The request:
Among the entries below, please repeat exactly and only the lines from the line containing "crossbeam()" to the line containing "imported = [obj", both lines included.

Raw records:
▬▬▬

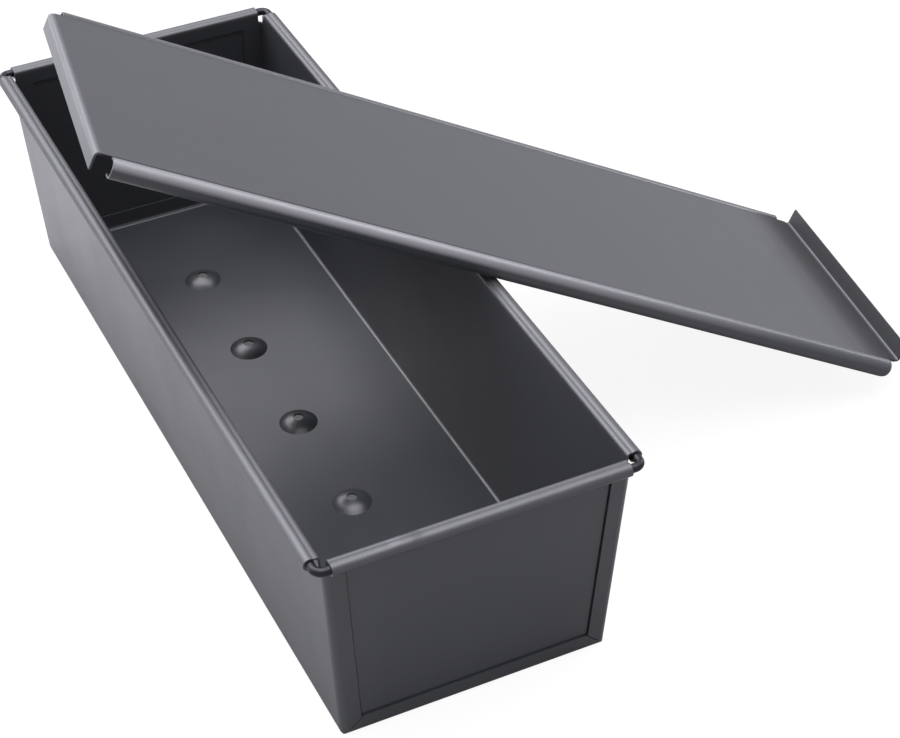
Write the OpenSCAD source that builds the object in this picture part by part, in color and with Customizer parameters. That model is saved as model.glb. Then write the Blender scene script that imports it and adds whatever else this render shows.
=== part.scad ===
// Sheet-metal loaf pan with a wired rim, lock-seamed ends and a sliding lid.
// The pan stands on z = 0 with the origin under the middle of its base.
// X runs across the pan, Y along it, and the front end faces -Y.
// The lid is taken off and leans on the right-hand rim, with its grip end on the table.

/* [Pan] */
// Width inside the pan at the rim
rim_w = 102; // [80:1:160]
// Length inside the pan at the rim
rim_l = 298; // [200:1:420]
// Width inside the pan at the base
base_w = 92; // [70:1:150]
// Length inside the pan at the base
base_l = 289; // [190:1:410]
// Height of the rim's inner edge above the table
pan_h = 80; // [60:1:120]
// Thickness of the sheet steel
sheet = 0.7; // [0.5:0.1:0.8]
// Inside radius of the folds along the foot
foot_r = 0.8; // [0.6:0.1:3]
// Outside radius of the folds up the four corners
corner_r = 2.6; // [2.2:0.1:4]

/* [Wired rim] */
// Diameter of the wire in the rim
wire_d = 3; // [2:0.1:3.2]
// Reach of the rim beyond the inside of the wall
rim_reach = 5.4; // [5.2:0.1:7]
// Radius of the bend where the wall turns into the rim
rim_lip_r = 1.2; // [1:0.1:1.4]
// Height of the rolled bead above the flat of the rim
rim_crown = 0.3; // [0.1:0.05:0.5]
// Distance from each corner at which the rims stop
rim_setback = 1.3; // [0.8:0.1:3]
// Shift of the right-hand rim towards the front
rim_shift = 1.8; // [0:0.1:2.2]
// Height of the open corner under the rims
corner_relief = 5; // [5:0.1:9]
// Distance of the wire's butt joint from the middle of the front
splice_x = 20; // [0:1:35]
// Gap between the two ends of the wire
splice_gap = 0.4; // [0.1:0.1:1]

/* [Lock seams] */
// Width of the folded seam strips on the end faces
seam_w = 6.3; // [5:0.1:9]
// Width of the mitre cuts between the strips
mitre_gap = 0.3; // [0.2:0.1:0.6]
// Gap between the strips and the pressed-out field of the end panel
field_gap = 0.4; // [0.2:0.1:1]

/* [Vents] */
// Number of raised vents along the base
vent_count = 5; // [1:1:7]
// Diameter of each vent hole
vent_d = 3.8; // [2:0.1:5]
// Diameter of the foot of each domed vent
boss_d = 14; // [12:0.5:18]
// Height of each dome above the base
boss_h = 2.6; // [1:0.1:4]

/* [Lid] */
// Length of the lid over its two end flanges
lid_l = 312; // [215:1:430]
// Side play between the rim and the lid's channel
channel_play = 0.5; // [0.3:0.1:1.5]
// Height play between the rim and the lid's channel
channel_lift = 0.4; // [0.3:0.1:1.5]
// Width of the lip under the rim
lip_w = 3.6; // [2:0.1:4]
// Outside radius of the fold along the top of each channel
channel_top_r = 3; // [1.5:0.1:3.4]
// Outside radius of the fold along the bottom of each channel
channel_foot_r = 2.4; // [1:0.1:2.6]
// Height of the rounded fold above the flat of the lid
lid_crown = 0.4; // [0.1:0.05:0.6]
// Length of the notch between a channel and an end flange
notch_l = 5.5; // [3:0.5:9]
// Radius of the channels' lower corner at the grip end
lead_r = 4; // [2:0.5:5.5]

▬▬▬

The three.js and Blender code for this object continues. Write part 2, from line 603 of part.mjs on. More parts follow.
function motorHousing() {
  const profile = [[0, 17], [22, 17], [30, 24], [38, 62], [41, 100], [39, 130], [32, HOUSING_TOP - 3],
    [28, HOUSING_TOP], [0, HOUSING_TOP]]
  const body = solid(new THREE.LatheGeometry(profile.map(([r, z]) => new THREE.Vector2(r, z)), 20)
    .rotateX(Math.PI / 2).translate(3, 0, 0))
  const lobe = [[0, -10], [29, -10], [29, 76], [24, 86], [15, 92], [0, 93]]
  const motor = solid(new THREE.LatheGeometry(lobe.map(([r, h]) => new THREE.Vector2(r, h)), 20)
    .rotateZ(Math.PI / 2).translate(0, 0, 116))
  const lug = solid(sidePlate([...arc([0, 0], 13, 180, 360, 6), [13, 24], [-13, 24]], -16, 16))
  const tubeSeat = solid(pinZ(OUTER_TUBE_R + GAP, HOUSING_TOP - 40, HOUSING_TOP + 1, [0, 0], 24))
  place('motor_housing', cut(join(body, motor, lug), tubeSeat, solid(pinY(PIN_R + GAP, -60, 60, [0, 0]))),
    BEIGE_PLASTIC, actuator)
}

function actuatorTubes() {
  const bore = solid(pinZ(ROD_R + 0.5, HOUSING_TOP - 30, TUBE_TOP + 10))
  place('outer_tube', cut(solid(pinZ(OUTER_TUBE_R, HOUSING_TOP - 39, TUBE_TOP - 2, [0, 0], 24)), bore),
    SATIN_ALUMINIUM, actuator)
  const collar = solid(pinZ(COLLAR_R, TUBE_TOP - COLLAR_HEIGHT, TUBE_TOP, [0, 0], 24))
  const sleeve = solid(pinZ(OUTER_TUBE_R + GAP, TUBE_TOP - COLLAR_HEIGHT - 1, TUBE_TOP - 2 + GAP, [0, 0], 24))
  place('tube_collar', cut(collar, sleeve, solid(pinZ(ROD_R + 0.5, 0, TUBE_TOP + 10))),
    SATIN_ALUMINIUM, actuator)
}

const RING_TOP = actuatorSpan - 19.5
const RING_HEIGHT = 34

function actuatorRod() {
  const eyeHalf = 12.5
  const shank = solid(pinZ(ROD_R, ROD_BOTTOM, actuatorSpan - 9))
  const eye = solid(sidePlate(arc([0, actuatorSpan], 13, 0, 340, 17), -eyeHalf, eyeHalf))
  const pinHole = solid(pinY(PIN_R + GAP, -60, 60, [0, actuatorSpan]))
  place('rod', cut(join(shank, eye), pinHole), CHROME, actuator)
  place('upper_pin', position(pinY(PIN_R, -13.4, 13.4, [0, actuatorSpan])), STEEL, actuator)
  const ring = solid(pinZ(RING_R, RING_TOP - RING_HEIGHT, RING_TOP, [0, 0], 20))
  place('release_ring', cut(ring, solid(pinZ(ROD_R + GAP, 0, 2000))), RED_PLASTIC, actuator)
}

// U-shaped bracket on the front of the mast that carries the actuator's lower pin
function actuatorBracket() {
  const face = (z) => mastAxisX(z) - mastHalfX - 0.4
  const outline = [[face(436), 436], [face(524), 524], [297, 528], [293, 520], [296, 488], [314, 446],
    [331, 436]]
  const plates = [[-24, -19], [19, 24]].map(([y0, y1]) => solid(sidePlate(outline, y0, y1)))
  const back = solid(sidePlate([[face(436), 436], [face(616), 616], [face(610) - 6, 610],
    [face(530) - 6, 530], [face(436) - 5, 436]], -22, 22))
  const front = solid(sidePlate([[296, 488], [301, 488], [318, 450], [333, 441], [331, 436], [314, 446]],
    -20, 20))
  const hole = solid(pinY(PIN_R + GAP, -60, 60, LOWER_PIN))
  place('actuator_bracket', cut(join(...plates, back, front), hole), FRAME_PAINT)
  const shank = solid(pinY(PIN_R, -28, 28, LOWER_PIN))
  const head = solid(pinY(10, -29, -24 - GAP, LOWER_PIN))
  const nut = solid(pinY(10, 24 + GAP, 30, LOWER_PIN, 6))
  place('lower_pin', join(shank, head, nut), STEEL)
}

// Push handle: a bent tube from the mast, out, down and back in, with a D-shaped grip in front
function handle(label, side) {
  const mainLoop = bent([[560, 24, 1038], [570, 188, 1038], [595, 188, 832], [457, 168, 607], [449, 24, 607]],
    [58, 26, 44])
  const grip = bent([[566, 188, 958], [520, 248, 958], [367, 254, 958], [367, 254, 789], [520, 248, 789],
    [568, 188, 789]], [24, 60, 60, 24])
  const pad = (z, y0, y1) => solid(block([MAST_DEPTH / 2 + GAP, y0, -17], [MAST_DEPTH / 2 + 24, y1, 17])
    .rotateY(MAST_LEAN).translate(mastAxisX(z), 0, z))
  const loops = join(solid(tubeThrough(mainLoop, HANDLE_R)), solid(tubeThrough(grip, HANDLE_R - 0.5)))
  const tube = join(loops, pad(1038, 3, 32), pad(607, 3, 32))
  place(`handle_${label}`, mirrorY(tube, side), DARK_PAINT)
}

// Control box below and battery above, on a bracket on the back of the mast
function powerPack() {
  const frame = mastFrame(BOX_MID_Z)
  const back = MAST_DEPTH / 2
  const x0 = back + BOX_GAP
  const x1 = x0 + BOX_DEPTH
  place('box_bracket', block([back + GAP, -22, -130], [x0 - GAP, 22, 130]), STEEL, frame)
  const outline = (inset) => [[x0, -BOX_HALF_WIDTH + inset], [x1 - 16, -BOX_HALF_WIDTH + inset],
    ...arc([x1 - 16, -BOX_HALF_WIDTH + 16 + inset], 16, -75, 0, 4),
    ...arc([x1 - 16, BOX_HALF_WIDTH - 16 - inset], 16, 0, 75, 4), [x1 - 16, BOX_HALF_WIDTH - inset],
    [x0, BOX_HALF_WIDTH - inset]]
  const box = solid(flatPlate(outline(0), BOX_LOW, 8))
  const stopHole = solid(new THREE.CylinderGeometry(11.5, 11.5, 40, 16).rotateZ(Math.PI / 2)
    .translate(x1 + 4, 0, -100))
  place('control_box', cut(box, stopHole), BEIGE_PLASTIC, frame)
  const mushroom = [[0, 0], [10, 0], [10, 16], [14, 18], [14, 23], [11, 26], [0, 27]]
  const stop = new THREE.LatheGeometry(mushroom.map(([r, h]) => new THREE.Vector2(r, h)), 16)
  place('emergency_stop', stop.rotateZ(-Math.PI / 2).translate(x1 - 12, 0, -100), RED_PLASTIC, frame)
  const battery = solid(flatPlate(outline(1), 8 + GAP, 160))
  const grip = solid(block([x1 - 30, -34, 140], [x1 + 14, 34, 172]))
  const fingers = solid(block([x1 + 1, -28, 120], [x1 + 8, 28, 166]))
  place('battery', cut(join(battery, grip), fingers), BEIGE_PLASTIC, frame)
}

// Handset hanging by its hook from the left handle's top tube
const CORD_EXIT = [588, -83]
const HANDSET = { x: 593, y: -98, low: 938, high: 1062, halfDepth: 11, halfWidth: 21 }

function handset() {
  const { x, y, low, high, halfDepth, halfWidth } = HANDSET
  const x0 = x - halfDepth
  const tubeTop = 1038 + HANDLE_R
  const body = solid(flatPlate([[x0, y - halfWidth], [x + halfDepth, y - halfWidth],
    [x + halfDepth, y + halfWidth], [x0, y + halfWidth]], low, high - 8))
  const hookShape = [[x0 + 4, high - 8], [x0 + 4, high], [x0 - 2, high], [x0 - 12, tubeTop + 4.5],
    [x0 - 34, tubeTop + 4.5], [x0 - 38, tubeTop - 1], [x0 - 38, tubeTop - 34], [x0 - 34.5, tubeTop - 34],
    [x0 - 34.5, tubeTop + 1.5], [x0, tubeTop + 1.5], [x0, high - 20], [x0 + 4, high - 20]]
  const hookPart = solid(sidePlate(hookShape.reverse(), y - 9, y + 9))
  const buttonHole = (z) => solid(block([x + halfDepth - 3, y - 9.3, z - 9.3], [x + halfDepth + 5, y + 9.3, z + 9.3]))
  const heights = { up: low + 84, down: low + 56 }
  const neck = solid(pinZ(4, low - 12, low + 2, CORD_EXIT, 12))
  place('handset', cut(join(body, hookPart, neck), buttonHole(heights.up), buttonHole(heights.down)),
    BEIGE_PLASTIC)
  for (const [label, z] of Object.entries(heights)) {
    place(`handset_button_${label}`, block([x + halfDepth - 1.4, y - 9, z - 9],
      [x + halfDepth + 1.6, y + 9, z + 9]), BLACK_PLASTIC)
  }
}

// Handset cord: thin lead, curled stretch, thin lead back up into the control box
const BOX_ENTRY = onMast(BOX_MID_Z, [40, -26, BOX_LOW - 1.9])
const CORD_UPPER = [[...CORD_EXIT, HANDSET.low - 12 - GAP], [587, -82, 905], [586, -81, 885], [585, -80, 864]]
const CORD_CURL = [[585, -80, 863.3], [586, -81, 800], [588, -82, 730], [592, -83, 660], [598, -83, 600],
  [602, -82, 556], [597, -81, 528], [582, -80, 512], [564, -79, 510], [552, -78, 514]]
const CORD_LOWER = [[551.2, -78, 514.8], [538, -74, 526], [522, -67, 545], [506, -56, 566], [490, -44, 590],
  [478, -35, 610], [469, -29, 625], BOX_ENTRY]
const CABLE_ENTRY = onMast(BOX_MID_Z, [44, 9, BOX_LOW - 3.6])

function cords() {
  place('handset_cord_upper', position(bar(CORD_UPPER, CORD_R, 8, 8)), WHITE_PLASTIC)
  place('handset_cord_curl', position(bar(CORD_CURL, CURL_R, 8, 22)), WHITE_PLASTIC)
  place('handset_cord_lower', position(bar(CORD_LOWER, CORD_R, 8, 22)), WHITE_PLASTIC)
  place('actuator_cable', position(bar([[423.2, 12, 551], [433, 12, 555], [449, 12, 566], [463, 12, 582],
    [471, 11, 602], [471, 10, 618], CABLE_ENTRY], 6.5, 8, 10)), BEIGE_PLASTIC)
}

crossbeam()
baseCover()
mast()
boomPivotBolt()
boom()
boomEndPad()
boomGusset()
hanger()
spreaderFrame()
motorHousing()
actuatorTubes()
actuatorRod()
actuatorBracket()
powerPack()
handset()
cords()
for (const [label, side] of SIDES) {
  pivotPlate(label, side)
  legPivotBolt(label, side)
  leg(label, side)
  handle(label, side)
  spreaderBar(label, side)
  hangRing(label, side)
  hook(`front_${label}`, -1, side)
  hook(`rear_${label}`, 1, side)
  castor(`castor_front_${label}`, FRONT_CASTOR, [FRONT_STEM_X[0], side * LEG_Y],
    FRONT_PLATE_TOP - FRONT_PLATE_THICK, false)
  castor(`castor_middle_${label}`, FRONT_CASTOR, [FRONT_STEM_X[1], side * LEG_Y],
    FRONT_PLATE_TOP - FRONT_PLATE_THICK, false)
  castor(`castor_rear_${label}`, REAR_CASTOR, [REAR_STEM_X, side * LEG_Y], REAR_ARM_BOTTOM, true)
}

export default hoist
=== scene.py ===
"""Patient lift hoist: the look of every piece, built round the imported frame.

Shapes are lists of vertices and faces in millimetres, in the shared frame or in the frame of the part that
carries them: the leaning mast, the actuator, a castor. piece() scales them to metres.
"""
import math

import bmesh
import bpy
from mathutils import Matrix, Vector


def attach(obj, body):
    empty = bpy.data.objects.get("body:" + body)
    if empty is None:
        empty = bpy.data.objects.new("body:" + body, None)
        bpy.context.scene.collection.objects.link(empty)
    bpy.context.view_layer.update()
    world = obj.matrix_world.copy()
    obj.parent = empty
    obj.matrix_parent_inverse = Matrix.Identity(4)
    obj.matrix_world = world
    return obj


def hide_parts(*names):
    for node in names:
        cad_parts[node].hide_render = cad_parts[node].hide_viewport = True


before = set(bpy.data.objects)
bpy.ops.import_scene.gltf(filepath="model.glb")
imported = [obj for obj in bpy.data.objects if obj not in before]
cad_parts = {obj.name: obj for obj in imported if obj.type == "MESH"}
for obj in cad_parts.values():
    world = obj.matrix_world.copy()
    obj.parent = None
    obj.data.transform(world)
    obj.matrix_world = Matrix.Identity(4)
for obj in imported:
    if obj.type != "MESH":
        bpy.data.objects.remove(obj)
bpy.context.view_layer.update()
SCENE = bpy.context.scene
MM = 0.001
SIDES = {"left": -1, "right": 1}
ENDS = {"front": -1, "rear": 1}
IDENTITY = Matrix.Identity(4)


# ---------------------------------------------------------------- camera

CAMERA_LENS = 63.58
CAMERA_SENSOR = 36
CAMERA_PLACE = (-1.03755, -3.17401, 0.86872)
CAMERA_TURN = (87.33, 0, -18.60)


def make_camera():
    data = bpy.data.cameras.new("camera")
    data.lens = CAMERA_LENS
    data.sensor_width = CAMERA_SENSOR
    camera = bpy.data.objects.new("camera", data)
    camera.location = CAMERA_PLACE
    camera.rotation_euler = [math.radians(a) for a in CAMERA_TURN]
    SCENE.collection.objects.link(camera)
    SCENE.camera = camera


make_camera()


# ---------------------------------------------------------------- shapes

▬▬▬

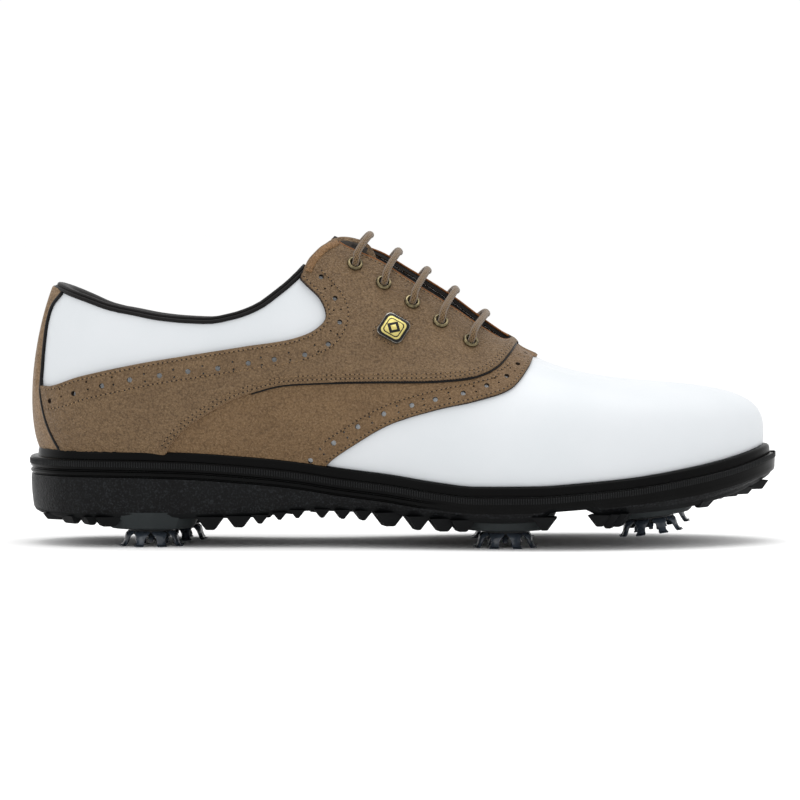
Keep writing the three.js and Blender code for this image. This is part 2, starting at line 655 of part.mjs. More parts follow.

▬▬▬

Full solution:
crossbeam()
baseCover()
mast()
boomPivotBolt()
boom()
boomEndPad()
boomGusset()
hanger()
spreaderFrame()
motorHousing()
actuatorTubes()
actuatorRod()
actuatorBracket()
powerPack()
handset()
cords()
for (const [label, side] of SIDES) {
  pivotPlate(label, side)
  legPivotBolt(label, side)
  leg(label, side)
  handle(label, side)
  spreaderBar(label, side)
  hangRing(label, side)
  hook(`front_${label}`, -1, side)
  hook(`rear_${label}`, 1, side)
  castor(`castor_front_${label}`, FRONT_CASTOR, [FRONT_STEM_X[0], side * LEG_Y],
    FRONT_PLATE_TOP - FRONT_PLATE_THICK, false)
  castor(`castor_middle_${label}`, FRONT_CASTOR, [FRONT_STEM_X[1], side * LEG_Y],
    FRONT_PLATE_TOP - FRONT_PLATE_THICK, false)
  castor(`castor_rear_${label}`, REAR_CASTOR, [REAR_STEM_X, side * LEG_Y], REAR_ARM_BOTTOM, true)
}

export default hoist
=== scene.py ===
"""Patient lift hoist: the look of every piece, built round the imported frame.

Shapes are lists of vertices and faces in millimetres, in the shared frame or in the frame of the part that
carries them: the leaning mast, the actuator, a castor. piece() scales them to metres.
"""
import math

import bmesh
import bpy
from mathutils import Matrix, Vector


def attach(obj, body):
    empty = bpy.data.objects.get("body:" + body)
    if empty is None:
        empty = bpy.data.objects.new("body:" + body, None)
        bpy.context.scene.collection.objects.link(empty)
    bpy.context.view_layer.update()
    world = obj.matrix_world.copy()
    obj.parent = empty
    obj.matrix_parent_inverse = Matrix.Identity(4)
    obj.matrix_world = world
    return obj


def hide_parts(*names):
    for node in names:
        cad_parts[node].hide_render = cad_parts[node].hide_viewport = True


before = set(bpy.data.objects)
bpy.ops.import_scene.gltf(filepath="model.glb")
imported = [obj for obj in bpy.data.objects if obj not in before]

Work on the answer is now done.